Friday, November 1, 2013
Increase in life expectancy: the jump from the Middle Ages to Modern Times
Even though life expectancy is a statistical measurement that varies from country to country and between gender, data shows that it has increased in the last centuries. During the 1600s, for example, life expectancy was an average of 35 years for women and men. On the next two centuries, people lived an average of 20 years more. Nowadays, the average is 75 years for both sexes, according to reports from the World Health Organization. The biggest causes of this increase, over the centuries, are the simplest ones: improvement of water and sanitation, development of agricultural techniques, and basic advances in medicine.
To begin, lack of drinkable water and of sanitation were some of the worst issues causing premature deaths in medieval world. Not everybody had access to fresh water and when they had, it could have been contaminated by human or animal waste. Beer and wine, for example, were drank often because the alcohol contained in such beverages killed all types of germs. The lack of hygiene also caused the spread of many diseases such as cholera, bubonic plague, and diarrhea.
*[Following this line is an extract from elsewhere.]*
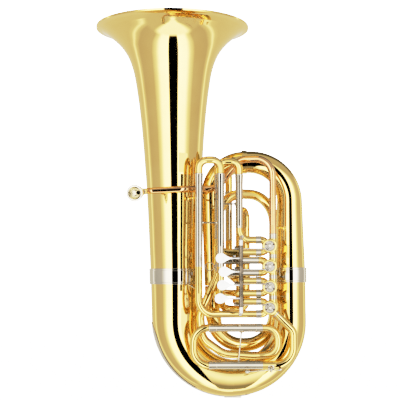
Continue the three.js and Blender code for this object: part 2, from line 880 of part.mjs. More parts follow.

So, when water started being treated and sewage was collected and disposed in a safe way, less people died due to lack of sanitation. At the same time, people were improving techniques to transport water through long distances.
Consequently, the combination of potable water and better irrigation systems gave farmers the opportunity to develop agriculture techniques such as the use of water or windmills. These better and stronger mills accelerated the process of grinding grains to make flour, resulting in an ample availability of products made using that ingredient, such as breads, pies, and pottages. One more important example of basic agriculture technology that contributed to life expectancy was the invention of the mechanical seeder, which spread seeds uniformly throughout the land and made the crops bigger, resulting in more produce to be harvested. The more food available, the less people dying from hunger, marasmus, anemia, or other malnutrition related diseases.
Equally, significant advances in basic medicine resulted in the increase of life expectancy. Improvement of childbirth practices, study of anatomy, and the development of vaccines are just a few examples. Physicians relied as much in Astrology as on their limited knowledge of medicine. As artists started to study anatomy to improve their paintings, their drawings also helped doctors and scientists to learn more about the human body. At the same time, the invention of the printing press enabled these drawings to be copied and shared, thus spreading the knowledge of the human body. This awareness facilitated the work of midwives and doctors during childbirth, resulting in less casualties during childbirth. However, babies were not safe from smallpox, measles, or influenza until the invention of vaccines. The discoveries of Louis Pasteur, who was a French chemist, about the causes and prevention of diseases has saved the lives of many people since the 1800s.
As shown above, with all the improvements in water treatment, sanitation, agriculture, and medicine, it isn’t a surprise that we now understand the increase in life expectancy in general.